_Directive_:
Reproduce the span that opens at the line containing "solid = spoon()" and closes at the line containing "bpy.data.objects.remove(obj)", both lines included, without alteration and without any other line.

— Start Information provided —

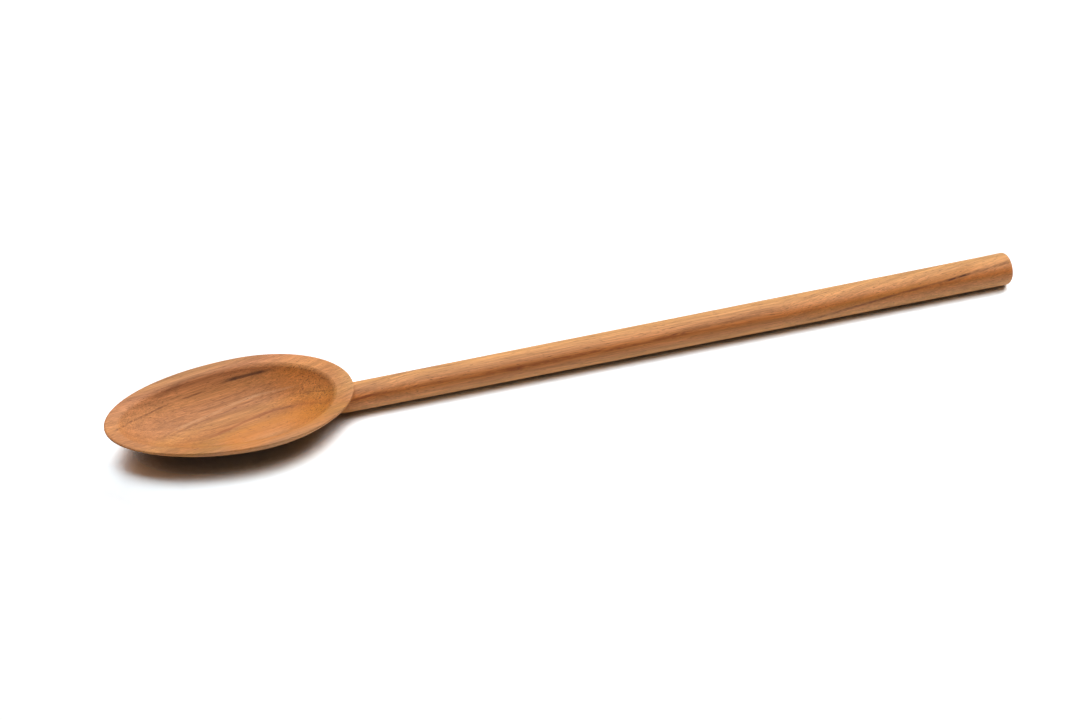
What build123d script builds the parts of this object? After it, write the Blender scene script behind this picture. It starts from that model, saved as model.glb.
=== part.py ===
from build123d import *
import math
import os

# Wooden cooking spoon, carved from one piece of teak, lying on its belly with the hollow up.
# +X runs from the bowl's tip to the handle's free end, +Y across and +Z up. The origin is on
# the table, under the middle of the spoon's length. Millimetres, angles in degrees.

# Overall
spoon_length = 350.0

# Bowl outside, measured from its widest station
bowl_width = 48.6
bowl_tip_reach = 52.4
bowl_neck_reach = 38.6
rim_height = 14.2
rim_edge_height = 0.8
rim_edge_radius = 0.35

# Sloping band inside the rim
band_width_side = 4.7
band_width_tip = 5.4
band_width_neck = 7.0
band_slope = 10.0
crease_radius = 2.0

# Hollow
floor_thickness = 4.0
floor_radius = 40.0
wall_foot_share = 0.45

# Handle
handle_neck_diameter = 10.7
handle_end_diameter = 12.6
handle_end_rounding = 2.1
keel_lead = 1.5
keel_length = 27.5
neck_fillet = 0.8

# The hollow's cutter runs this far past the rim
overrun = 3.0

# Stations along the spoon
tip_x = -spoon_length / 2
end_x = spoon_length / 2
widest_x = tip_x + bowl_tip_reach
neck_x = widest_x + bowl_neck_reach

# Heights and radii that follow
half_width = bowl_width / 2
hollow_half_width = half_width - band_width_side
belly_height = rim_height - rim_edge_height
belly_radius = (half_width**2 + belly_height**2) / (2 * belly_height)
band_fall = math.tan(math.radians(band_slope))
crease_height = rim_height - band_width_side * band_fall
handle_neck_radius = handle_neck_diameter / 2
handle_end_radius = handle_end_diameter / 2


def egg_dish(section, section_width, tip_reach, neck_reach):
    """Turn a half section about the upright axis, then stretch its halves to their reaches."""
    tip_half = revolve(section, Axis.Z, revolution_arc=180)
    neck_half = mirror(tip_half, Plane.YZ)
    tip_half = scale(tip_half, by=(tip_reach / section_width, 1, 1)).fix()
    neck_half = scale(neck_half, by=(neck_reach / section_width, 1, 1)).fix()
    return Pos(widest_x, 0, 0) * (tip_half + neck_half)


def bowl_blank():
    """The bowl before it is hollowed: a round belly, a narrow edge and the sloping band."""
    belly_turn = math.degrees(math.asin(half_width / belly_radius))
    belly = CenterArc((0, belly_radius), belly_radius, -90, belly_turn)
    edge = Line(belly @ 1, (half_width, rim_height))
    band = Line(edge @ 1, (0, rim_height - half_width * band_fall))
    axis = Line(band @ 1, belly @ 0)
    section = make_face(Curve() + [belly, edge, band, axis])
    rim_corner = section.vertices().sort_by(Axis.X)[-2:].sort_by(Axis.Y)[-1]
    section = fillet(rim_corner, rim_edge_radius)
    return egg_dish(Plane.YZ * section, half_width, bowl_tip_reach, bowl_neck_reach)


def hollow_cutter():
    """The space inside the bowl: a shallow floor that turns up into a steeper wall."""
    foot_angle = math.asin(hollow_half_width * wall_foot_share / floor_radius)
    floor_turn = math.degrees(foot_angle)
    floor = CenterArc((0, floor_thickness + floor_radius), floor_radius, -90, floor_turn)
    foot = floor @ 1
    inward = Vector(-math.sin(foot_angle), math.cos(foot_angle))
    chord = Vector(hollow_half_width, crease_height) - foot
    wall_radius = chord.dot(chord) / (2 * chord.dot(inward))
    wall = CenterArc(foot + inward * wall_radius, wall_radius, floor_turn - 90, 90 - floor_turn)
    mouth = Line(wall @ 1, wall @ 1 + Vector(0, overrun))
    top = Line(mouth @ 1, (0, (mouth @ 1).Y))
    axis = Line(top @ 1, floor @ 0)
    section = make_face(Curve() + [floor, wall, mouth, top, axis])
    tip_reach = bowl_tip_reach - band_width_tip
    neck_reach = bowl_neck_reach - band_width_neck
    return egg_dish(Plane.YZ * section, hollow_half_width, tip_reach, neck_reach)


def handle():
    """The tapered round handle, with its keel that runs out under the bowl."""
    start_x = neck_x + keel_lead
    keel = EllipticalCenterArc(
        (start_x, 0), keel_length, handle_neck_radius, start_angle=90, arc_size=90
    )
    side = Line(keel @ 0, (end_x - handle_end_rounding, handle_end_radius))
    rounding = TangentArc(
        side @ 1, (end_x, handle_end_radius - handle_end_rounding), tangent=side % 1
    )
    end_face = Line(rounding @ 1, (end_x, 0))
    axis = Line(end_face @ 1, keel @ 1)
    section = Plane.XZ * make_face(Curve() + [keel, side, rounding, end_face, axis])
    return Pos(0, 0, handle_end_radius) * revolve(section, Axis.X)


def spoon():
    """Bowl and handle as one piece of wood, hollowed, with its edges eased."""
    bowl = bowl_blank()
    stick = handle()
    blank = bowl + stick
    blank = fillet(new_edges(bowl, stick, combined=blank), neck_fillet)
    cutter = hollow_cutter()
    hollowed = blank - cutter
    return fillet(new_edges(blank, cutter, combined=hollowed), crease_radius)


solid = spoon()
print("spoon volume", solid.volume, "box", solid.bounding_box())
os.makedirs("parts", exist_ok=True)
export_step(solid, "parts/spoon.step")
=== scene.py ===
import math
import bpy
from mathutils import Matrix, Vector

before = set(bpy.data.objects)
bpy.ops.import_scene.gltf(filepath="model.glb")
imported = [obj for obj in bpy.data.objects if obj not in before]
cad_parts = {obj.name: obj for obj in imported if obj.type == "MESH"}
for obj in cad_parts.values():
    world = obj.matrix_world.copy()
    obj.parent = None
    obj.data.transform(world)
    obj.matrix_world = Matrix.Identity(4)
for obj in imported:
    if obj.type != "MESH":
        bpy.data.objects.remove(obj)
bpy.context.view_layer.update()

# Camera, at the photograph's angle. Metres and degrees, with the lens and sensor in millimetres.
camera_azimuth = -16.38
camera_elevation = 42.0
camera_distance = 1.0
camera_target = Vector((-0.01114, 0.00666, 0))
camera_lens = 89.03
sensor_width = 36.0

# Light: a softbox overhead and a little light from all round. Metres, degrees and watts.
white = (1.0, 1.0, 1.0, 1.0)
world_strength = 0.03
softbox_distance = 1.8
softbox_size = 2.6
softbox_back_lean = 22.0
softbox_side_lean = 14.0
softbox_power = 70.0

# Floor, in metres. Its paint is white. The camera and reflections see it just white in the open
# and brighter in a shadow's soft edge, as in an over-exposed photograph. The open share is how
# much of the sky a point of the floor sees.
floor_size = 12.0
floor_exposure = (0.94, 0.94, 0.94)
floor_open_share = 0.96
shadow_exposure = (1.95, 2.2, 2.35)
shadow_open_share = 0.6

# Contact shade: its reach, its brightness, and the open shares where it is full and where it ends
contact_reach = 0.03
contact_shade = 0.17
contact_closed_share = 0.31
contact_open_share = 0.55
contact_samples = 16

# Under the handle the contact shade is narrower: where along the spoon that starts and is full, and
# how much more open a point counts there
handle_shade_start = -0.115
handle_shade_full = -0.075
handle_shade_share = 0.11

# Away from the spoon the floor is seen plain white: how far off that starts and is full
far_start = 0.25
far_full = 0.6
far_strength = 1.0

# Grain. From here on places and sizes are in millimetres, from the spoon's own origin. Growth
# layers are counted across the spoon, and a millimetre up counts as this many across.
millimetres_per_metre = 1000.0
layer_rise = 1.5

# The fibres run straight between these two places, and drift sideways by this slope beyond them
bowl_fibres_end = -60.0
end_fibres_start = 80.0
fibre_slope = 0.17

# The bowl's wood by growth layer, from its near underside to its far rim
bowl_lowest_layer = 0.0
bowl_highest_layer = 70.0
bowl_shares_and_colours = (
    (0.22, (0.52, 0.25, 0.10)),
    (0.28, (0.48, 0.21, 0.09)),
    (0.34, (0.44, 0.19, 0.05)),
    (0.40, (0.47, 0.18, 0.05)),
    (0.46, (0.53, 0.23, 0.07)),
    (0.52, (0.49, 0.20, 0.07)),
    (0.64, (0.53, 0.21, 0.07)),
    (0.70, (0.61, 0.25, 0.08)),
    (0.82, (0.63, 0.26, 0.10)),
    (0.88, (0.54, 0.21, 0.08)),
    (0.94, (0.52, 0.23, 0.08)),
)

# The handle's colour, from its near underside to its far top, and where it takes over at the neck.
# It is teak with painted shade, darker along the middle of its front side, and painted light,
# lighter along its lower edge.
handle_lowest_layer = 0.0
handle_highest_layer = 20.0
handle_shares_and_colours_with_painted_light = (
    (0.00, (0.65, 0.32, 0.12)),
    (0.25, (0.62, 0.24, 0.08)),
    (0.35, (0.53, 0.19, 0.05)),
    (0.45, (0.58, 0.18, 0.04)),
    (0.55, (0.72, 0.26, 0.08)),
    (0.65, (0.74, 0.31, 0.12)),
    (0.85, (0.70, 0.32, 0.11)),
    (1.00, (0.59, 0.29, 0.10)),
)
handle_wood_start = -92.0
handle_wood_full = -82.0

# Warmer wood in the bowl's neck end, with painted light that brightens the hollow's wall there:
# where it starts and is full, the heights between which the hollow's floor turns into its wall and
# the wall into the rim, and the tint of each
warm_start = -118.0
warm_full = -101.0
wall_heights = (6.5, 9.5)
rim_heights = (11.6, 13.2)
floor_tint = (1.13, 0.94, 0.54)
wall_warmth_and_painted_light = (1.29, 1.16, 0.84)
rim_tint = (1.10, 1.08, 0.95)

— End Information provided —
— Start Information provided —

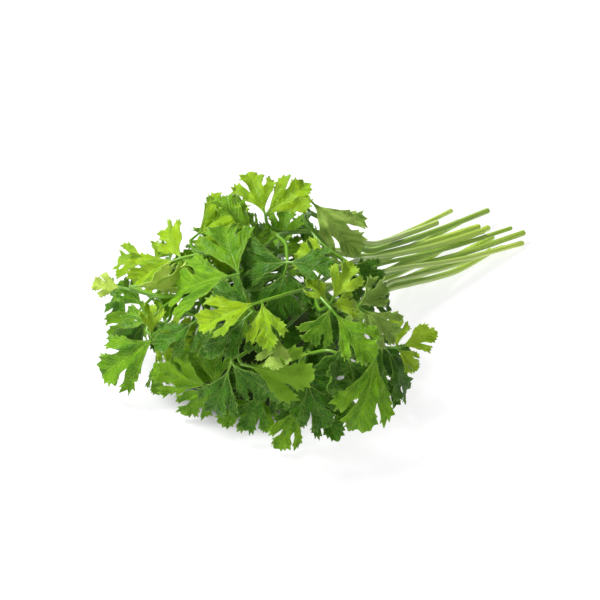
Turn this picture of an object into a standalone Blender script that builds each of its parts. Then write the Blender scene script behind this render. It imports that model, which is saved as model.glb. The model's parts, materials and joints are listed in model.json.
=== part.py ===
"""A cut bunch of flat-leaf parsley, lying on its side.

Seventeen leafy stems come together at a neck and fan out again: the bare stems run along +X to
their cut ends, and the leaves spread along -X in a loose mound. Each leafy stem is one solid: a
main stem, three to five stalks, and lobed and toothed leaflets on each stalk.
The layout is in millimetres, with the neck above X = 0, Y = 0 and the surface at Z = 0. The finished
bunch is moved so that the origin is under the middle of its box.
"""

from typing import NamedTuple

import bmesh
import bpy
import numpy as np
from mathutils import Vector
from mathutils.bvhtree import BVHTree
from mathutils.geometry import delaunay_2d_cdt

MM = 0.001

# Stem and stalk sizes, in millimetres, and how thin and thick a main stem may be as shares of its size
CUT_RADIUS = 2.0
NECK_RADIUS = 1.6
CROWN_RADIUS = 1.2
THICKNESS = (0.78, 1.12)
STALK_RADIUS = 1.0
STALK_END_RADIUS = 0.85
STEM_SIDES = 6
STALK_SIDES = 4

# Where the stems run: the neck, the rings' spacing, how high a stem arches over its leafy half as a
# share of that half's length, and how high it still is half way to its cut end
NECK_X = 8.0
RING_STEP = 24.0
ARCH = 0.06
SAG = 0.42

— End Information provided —

_Result of the exercise_:
solid = spoon()
print("spoon volume", solid.volume, "box", solid.bounding_box())
os.makedirs("parts", exist_ok=True)
export_step(solid, "parts/spoon.step")
=== scene.py ===
import math
import bpy
from mathutils import Matrix, Vector

before = set(bpy.data.objects)
bpy.ops.import_scene.gltf(filepath="model.glb")
imported = [obj for obj in bpy.data.objects if obj not in before]
cad_parts = {obj.name: obj for obj in imported if obj.type == "MESH"}
for obj in cad_parts.values():
    world = obj.matrix_world.copy()
    obj.parent = None
    obj.data.transform(world)
    obj.matrix_world = Matrix.Identity(4)
for obj in imported:
    if obj.type != "MESH":
        bpy.data.objects.remove(obj)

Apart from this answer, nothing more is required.